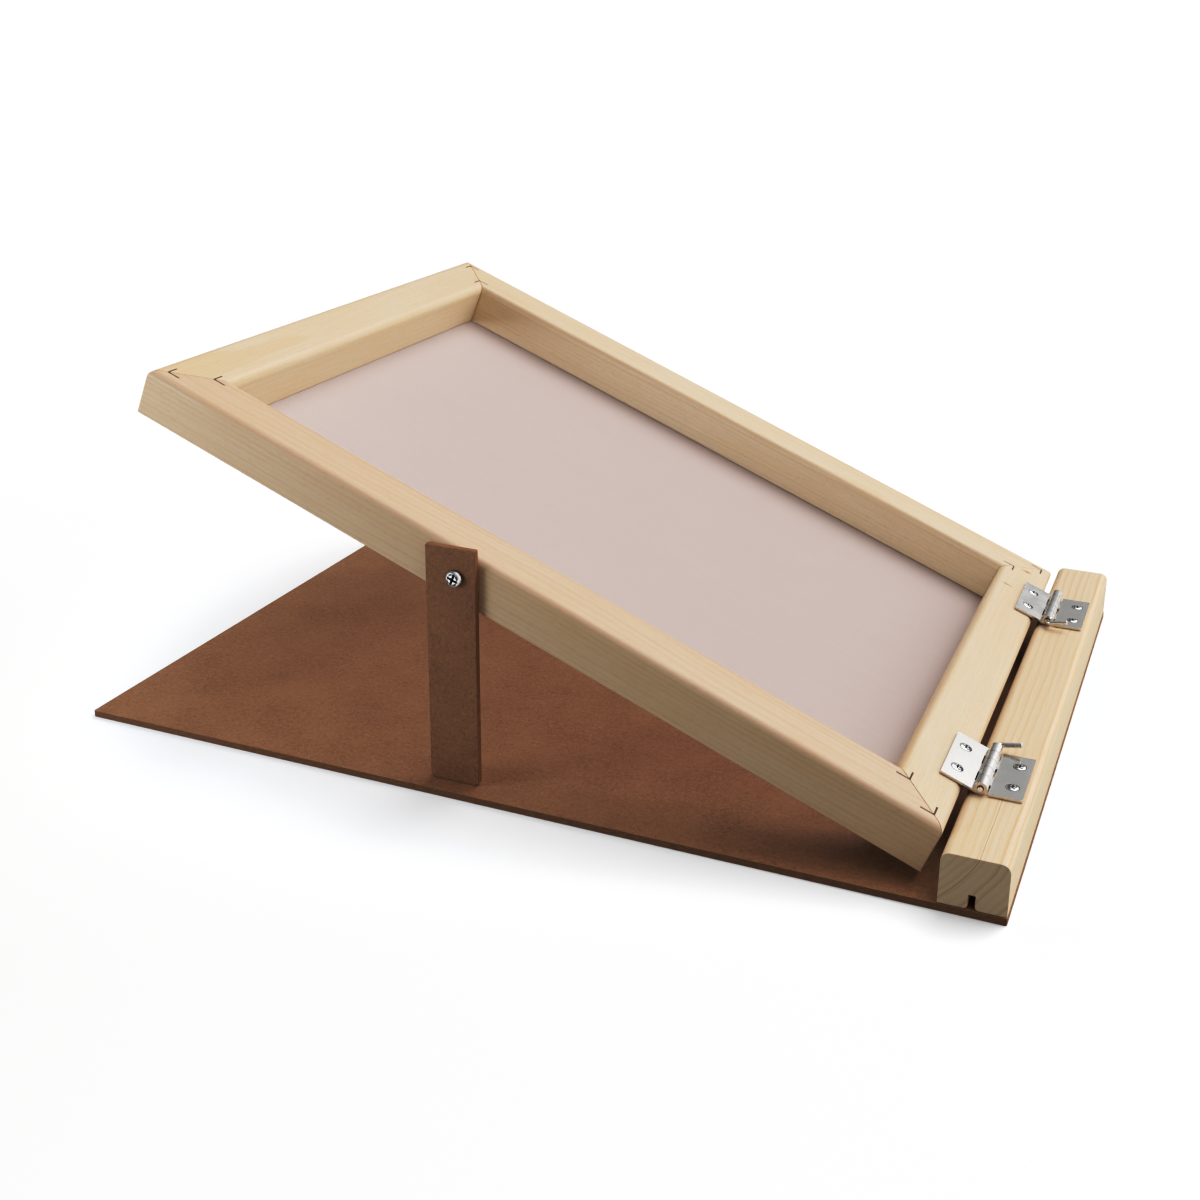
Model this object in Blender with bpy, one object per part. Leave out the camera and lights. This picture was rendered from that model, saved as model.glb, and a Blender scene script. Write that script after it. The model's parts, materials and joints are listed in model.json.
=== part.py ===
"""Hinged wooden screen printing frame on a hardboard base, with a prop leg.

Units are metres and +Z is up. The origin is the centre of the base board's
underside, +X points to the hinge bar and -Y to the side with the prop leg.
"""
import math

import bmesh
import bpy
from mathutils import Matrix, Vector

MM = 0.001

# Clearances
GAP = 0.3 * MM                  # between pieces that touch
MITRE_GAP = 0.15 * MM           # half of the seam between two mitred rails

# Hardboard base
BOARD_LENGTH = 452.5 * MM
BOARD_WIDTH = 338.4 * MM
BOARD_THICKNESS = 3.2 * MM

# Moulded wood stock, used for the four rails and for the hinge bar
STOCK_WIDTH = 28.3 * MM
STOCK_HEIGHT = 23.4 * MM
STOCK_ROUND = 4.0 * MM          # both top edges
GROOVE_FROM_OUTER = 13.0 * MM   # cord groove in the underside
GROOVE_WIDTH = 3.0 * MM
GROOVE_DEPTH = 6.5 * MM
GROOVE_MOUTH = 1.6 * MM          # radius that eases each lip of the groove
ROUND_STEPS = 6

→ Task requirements
Your task is to quote the lines above, beginning with the first and ending with the one that holds "BOARD_THICKNESS = 3.2 * MM".

→ Complete response
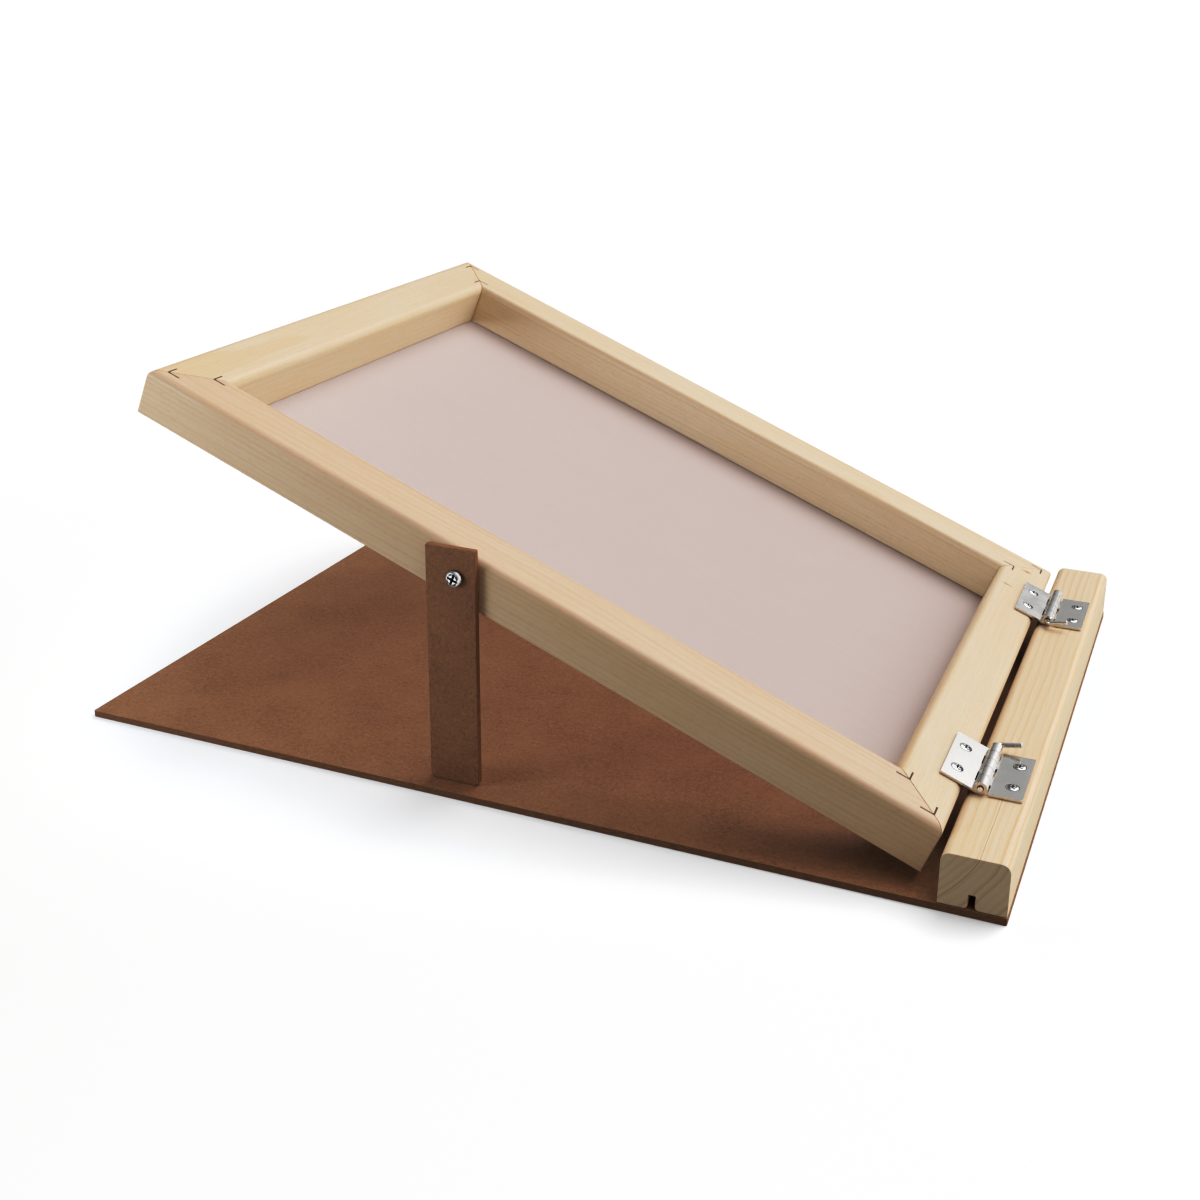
Model this object in Blender with bpy, one object per part. Leave out the camera and lights. This picture was rendered from that model, saved as model.glb, and a Blender scene script. Write that script after it. The model's parts, materials and joints are listed in model.json.
=== part.py ===
"""Hinged wooden screen printing frame on a hardboard base, with a prop leg.

Units are metres and +Z is up. The origin is the centre of the base board's
underside, +X points to the hinge bar and -Y to the side with the prop leg.
"""
import math

import bmesh
import bpy
from mathutils import Matrix, Vector

MM = 0.001

# Clearances
GAP = 0.3 * MM                  # between pieces that touch
MITRE_GAP = 0.15 * MM           # half of the seam between two mitred rails

# Hardboard base
BOARD_LENGTH = 452.5 * MM
BOARD_WIDTH = 338.4 * MM
BOARD_THICKNESS = 3.2 * MM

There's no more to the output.